The operational goal is one policy spine for discovery, owner assignment, review cadence, and offboarding, then separate control logic for static versus autonomous behaviour. For service accounts, the main questions are who owns it, why it exists, and when it expires. For agents, the questions expand to what the agent may do, under which conditions, and how runtime decisions are constrained. This is why the OWASP NHI Top 10 and NIST AI Risk Management Framework are useful together: one addresses identity exposure, the other addresses AI governance risk. In practice, many security teams encounter misuse only after an agent has already accessed a sensitive tool or inherited overbroad access from a legacy service account.

How It Works in Practice

A unified IGA model starts with a single inventory record for every non-human identity, including service accounts, bots, and agents. That record should capture business owner, technical owner, environment, purpose, downstream dependencies, last use, and revocation path. From there, the control pattern diverges.

For service accounts, best practice is still relatively mature: bind each account to a named system, assign a technical owner, minimize standing privilege, and set expiry or review triggers for dormant accounts. For AI agents, the inventory must also include delegated scope, tool permissions, approval boundaries, and the policy engine used at runtime. That is where intent-based authorization becomes relevant. Instead of granting broad pre-defined access, the system evaluates whether the agent’s current request is allowed in context. The CSA MAESTRO agentic AI threat modeling framework and the OWASP Agentic AI Top 10 both point toward this runtime view.

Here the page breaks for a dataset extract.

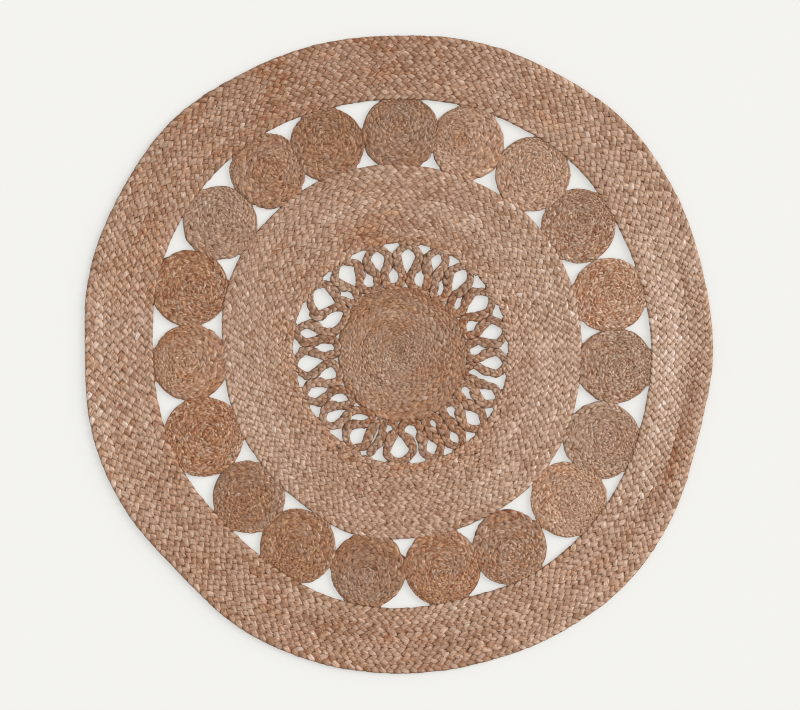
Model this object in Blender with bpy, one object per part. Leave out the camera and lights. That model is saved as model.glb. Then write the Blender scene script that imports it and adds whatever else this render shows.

  • Use one authoritative registry, but tag identities by lifecycle: service account, automation bot, or autonomous agent.
  • Require technical ownership and expiry rules for service accounts, with no unowned accounts allowed.
  • For agents, attach policy-as-code to each tool call and re-evaluate access at request time.
  • Prefer short-lived credentials and workload identity over static secrets, especially where the agent can act without direct human supervision.

NHIMG research on AI agents as a new attack surface shows why this matters: 80% of organisations report agents already performing actions beyond intended scope, and 33% say agents accessed inappropriate or sensitive data. These controls tend to break down in highly federated environments where teams can create shadow identities faster than IGA workflows can classify them.

Common Variations and Edge Cases

Tighter governance often increases operational overhead, requiring organisations to balance faster automation against stronger review and runtime enforcement. That tradeoff becomes visible when service accounts and agents share the same backend systems but not the same risk profile.

One common edge case is an agent that authenticates through a service account. In that model, the account should not inherit the agent’s full behavioural latitude. The account remains a credential container, while the agent’s permissions must be constrained by separate policy at runtime. Another edge case is ephemeral task workers that behave like service accounts for minutes at a time. Those are best handled with short-lived workload identity rather than long-lived static credentials, because TTL matters differently when an identity can chain tool use autonomously.

There is no universal standard for this yet, but current guidance suggests using one offboarding process and one access review calendar across both classes, while using separate control questions: “who owns it and when does it expire” for service accounts, and “what can it decide, under what context, and how is that enforced now” for agents. NHIMG’s Top 10 NHI Issues and Lifecycle Processes for Managing NHIs are useful references when building those distinctions into policy. The model fails when organisations treat agent permissions as a one-time IAM grant instead of a continuously evaluated decision.

Standards & Framework Alignment

This section maps relevant standards and security frameworks to the operational risks and controls described in this guidance.

OWASP Agentic AI Top 10 and CSA MAESTRO address the attack and risk surface, while NIST AI RMF set the governance and control requirements practitioners need to meet.

Framework Control / Reference Relevance
OWASP Agentic AI Top 10 A2 Runtime agent misuse and overbroad tool access are central to this question.
CSA MAESTRO TRM MAESTRO addresses agent threat modeling, delegated scope, and control boundaries.
NIST AI RMF AI RMF governs accountability and ongoing risk management for autonomous agents.

Classify each agent tool grant as a runtime risk and re-check it against current context.